While it does suffer from some odd pacing at times, there's a lot here to love. One of my favorite touches is Dana, a woman brought into the mortuary as a suicide, who turns out not to have done a very good job at it and wakes up in a very unexpected place amidst the demon-fueled insanity. Most of the performances are solid, with one of the odd low points being Phyllis Diller. By all accounts she had a good time making the movie, but her line delivery is often weird and unnatural, like it was her first time in front of the camera. Part of that could just be the editing, as there are a lot of takes with all of the characters that need a few seconds trimmed off either end.

Let's be honest, though, we don't watch these movies for the stellar performances. The makeup on the three demon children would be shockingly good for a movie ten times more expensive than this. They look more like Aztec mummies than your bog standard zombie, and although the masks are pretty inexpressive, that somehow serves to make them creepier rather than fake-looking. Then there are the other monsters. When injured or destroyed, the demons expel copious amounts of disgusting snot custard which, if it gets in your mouth or eyes or an open wound or whatever, causes normal living creatures to become hulking mutant hell-beasts. Say what you will about the rest of the movie, there's nowhere else you're going to see a bunch of people trapped in a morgue being attacked by a 10-foot tall Phyllis Diller Garbage Pail Kid monster and her mutant zombie were-poodle. In what is hands down my favorite part of the movie, when the latter beast smashes its way through a door to menace our heroes, Dana bursts into laughter for a moment before sobering up and fleeing the danger. She has, after all, had a rather strange evening and it's a wonderfully realistic acknowledgment of the absurdity of their situation without resorting to winking at the camera.
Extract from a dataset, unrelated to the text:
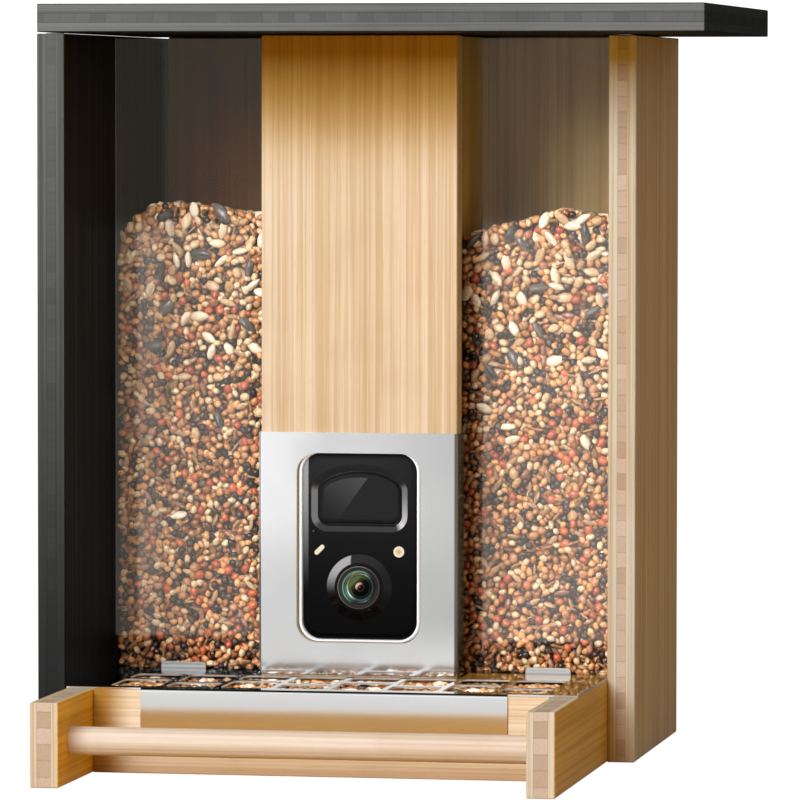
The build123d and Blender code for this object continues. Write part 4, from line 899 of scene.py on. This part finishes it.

While it's nice to have something different than just another bunch of zombies, it seems that rather than do any research into Japanese folklore, Mr. Cummins just picked the first Japanese word that he liked the sound of and went with that as the name of his monsters. Kyoshi is a real word, but it has sweet fuck all to do with demons. It's a fairly common Japanese name, but it has another meaning in the world of games such as shogi (basically Japanese chess) and go (an immensely complicated chess-like strategy game created over 2,500 years ago, considered one of the four essential arts by Chinese scholars of antiquity and thought to be the oldest board game in existence that is still being played today) as well as cultural activities like flower arranging and tea ceremonies, but most famously, martial arts.

The dan system of ranking was first used at a go school during the Edo period (1603 – 1868, the reign of the Tokugawa Shogunate), and was later adopted into kendo and karate, as well as a host of other martial arts all around Asia. It is represented by a series of different colored belts, each symbolizing levels of achievement. Kyoshi, specifically, is quite a high level – a 7th or 8th degree black belt. The “kyo” means “professor” or “philosopher”, so a person of this level is now ready to teach the philosophy of martial arts as well as the physical parts. Callum and Oates could have used a couple of black belts to help them fight whatever the hell those ghouls actually are. I'm sure there is a creature that roughly corresponds to a zombie child that vomits toxic sludge capable of mutating normal humans and animals into giant monsters somewhere in the annals of Japanese demonology, but damned if I have the time to read down that list and find it!

2 comments:

  1. That alternative mega-poodle cover totally threw me. But the main cover on Amazon with a possessed Phyllis Diller on it never even got a second look from me when I worked at my local video store. Perhaps I shouldn't have judged a video by it's cover. If I'd known about the snot shooting and poodle gigantism (or realized that actually was a possessed Diller on the cover... had no idea...) I definitely would have given it a shot. I will now!